> _Exercise brief_: Give the number of lines containing "caption" in this listing, with no other words.

> _Record excerpts_:
---

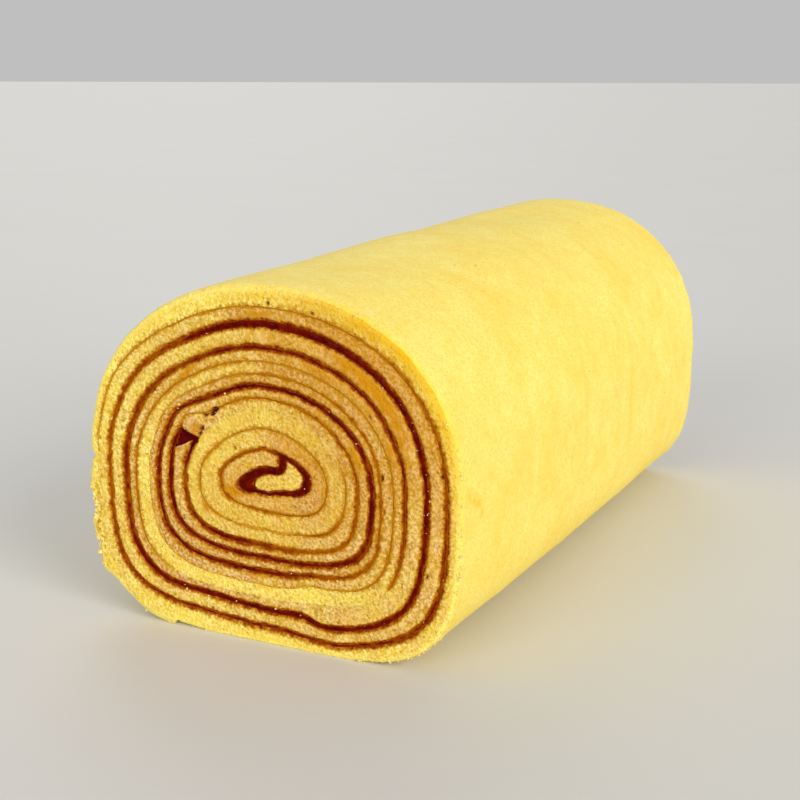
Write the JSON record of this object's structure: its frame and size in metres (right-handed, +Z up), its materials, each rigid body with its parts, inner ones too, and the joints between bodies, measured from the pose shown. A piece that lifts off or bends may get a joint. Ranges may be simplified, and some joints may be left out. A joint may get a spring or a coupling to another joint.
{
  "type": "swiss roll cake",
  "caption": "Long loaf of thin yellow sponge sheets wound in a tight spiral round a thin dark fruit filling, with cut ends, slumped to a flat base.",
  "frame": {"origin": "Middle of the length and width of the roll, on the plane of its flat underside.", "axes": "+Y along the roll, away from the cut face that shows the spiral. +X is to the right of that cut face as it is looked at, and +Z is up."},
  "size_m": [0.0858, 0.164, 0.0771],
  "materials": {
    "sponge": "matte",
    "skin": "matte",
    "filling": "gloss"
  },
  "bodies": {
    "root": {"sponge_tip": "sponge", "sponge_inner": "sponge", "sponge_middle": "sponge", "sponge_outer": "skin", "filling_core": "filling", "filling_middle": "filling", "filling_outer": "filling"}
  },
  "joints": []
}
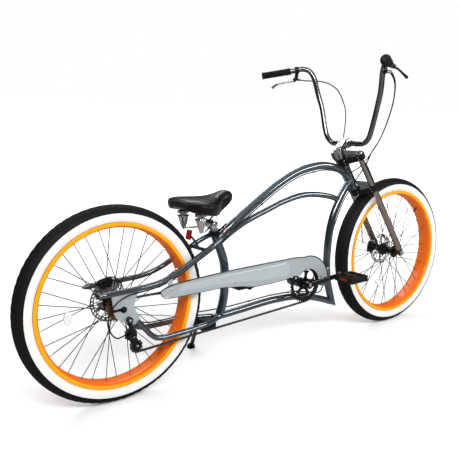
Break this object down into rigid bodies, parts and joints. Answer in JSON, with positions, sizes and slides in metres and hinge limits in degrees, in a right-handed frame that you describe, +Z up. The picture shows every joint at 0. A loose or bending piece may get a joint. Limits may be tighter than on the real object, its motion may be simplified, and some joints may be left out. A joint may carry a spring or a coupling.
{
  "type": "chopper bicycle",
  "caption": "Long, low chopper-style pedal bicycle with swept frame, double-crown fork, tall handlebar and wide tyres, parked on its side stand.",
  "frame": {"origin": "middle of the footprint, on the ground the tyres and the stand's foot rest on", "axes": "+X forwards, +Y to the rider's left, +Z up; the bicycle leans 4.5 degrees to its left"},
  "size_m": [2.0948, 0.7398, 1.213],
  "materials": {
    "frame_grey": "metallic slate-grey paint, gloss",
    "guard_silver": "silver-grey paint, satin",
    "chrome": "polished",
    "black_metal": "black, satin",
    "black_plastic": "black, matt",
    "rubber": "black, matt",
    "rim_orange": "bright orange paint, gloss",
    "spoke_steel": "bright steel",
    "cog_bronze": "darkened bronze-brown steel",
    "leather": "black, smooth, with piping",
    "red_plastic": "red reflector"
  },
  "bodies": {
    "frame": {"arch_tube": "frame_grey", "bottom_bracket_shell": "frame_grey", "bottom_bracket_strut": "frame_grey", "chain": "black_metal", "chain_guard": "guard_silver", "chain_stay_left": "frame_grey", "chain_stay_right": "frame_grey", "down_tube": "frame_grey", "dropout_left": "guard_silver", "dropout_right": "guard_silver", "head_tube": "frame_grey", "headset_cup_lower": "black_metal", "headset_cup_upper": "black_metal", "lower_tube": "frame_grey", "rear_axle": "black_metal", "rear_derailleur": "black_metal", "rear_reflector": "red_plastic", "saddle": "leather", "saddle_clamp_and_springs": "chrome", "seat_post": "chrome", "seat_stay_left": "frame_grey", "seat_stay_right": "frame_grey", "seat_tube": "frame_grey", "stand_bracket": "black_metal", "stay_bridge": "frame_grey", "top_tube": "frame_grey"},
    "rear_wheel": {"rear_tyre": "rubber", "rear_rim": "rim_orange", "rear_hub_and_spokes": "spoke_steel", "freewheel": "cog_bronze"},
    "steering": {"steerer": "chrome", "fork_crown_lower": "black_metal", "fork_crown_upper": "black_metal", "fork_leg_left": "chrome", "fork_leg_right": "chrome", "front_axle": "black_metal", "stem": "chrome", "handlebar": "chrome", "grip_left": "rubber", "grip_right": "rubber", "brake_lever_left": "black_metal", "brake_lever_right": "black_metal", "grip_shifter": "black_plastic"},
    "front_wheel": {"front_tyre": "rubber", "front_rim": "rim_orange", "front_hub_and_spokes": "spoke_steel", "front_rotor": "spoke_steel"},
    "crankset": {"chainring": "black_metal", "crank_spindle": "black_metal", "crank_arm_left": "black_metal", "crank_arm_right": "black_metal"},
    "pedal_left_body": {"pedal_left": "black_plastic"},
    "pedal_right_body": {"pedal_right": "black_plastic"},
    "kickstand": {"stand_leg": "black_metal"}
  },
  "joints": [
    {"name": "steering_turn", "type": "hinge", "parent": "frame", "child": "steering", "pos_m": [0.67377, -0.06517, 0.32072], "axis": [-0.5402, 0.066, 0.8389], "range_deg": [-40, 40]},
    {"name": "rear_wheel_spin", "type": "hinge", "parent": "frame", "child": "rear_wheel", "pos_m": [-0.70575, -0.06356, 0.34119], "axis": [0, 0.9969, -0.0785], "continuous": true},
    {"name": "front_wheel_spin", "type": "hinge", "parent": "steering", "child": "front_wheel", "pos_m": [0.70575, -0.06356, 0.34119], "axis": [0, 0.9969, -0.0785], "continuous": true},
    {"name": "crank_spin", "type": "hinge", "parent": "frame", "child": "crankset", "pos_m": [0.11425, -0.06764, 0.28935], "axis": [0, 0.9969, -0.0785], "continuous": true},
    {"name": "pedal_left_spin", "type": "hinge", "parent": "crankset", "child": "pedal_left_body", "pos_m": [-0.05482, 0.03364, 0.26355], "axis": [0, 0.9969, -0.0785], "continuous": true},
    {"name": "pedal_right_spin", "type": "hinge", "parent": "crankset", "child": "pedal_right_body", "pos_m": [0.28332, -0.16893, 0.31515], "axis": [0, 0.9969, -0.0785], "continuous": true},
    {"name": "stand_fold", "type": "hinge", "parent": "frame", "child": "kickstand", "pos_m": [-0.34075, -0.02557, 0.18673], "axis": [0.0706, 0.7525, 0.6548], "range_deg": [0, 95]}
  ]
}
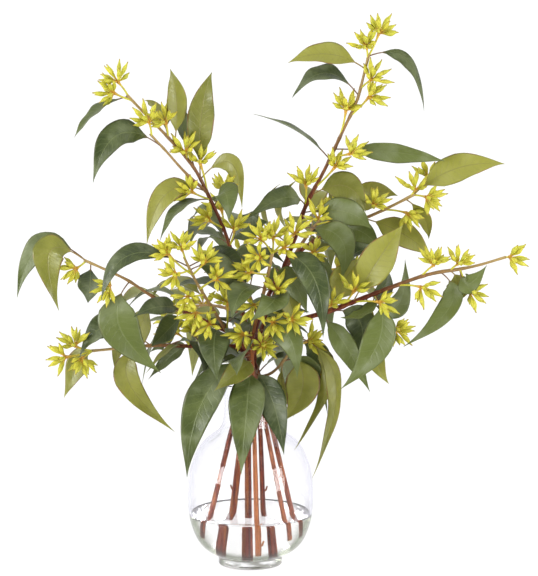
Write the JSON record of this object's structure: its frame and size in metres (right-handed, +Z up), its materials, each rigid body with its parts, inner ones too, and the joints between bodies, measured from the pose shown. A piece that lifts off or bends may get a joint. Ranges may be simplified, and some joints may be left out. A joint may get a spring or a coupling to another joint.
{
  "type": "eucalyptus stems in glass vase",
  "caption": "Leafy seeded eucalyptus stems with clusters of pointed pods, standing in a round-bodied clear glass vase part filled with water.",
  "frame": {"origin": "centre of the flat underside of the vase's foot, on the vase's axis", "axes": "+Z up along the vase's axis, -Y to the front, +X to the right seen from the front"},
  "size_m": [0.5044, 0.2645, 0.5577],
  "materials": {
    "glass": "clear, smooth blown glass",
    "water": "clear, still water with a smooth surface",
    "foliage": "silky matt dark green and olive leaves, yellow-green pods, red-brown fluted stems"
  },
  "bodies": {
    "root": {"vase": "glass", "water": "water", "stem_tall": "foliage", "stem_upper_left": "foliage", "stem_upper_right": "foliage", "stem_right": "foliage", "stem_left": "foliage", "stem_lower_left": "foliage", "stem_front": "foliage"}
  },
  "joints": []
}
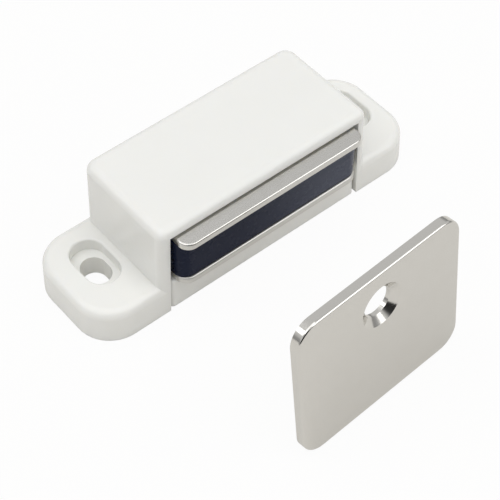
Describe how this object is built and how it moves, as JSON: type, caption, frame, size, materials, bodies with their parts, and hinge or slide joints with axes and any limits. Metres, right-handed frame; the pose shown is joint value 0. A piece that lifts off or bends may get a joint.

---

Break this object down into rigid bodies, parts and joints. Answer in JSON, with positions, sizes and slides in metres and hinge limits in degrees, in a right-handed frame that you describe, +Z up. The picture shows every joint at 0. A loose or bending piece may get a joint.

---

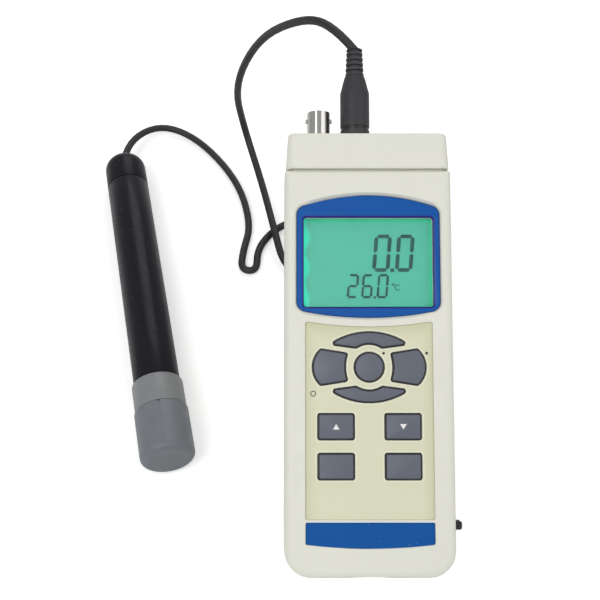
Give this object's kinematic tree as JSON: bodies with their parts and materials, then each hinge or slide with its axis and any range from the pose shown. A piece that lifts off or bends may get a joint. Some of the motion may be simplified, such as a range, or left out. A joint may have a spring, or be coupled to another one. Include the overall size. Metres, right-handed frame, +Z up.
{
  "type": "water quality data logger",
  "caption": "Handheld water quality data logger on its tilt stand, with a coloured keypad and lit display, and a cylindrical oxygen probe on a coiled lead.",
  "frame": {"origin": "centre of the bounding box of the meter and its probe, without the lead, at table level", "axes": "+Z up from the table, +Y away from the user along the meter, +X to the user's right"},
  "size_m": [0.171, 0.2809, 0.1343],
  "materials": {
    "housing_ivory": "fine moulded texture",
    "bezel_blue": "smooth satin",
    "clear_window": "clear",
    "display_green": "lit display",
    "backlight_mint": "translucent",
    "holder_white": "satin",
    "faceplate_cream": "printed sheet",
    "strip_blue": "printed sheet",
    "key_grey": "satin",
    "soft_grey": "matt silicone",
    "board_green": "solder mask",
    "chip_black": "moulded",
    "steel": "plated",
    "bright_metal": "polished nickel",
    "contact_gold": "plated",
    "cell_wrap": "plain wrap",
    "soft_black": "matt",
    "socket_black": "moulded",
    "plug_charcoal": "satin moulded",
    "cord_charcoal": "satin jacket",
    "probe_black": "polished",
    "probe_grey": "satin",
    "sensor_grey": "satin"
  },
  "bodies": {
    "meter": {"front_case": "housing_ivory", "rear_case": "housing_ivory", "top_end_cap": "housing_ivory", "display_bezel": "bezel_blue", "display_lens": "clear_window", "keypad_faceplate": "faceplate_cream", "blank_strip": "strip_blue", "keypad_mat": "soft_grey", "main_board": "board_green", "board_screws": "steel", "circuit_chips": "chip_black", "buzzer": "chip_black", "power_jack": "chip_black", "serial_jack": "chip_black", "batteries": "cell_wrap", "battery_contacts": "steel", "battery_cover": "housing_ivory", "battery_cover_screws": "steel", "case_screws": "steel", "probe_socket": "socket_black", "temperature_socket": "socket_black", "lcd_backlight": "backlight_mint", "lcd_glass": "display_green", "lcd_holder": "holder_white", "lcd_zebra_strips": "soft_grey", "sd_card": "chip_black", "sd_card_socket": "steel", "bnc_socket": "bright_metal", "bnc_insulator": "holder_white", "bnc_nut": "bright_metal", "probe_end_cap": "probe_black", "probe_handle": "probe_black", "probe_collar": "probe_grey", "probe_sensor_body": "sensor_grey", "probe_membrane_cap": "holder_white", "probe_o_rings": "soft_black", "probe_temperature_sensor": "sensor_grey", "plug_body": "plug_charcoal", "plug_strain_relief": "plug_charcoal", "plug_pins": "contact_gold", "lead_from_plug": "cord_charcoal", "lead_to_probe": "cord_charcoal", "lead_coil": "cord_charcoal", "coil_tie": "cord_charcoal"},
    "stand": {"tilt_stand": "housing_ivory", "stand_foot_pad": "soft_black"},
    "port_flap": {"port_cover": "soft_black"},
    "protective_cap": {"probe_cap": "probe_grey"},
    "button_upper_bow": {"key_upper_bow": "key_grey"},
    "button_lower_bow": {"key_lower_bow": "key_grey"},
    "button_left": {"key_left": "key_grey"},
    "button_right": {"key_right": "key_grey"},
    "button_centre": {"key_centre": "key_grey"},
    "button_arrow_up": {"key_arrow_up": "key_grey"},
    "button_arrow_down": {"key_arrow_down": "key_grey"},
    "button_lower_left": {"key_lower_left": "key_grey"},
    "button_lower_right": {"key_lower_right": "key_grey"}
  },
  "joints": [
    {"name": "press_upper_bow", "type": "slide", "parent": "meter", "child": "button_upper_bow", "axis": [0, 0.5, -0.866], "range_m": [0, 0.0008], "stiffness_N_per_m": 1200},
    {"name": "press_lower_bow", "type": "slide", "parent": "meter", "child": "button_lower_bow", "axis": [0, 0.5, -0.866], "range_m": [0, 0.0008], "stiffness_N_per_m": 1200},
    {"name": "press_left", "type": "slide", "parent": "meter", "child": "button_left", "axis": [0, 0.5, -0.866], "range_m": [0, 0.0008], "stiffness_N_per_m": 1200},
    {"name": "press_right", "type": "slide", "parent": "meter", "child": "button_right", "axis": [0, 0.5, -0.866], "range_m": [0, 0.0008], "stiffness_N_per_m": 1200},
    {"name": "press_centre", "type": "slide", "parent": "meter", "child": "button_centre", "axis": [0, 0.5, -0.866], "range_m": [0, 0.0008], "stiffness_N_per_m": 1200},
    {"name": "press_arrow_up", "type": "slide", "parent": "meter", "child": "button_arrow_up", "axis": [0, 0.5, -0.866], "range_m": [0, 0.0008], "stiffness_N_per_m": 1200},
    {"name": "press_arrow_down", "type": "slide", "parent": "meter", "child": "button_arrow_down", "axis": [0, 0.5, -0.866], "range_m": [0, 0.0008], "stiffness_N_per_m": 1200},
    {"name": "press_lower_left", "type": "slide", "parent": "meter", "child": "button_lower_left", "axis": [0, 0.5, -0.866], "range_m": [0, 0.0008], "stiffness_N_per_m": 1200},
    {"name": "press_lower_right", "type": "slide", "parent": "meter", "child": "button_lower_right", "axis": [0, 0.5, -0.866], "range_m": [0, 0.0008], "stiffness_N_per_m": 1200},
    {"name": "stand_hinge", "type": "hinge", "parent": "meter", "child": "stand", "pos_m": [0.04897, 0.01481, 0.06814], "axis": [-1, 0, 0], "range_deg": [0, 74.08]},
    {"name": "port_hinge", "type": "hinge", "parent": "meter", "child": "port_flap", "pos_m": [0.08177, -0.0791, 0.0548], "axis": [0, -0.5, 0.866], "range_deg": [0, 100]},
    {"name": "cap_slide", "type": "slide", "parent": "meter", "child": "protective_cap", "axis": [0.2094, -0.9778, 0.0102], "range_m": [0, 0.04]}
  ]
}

---

> _The reply_: 5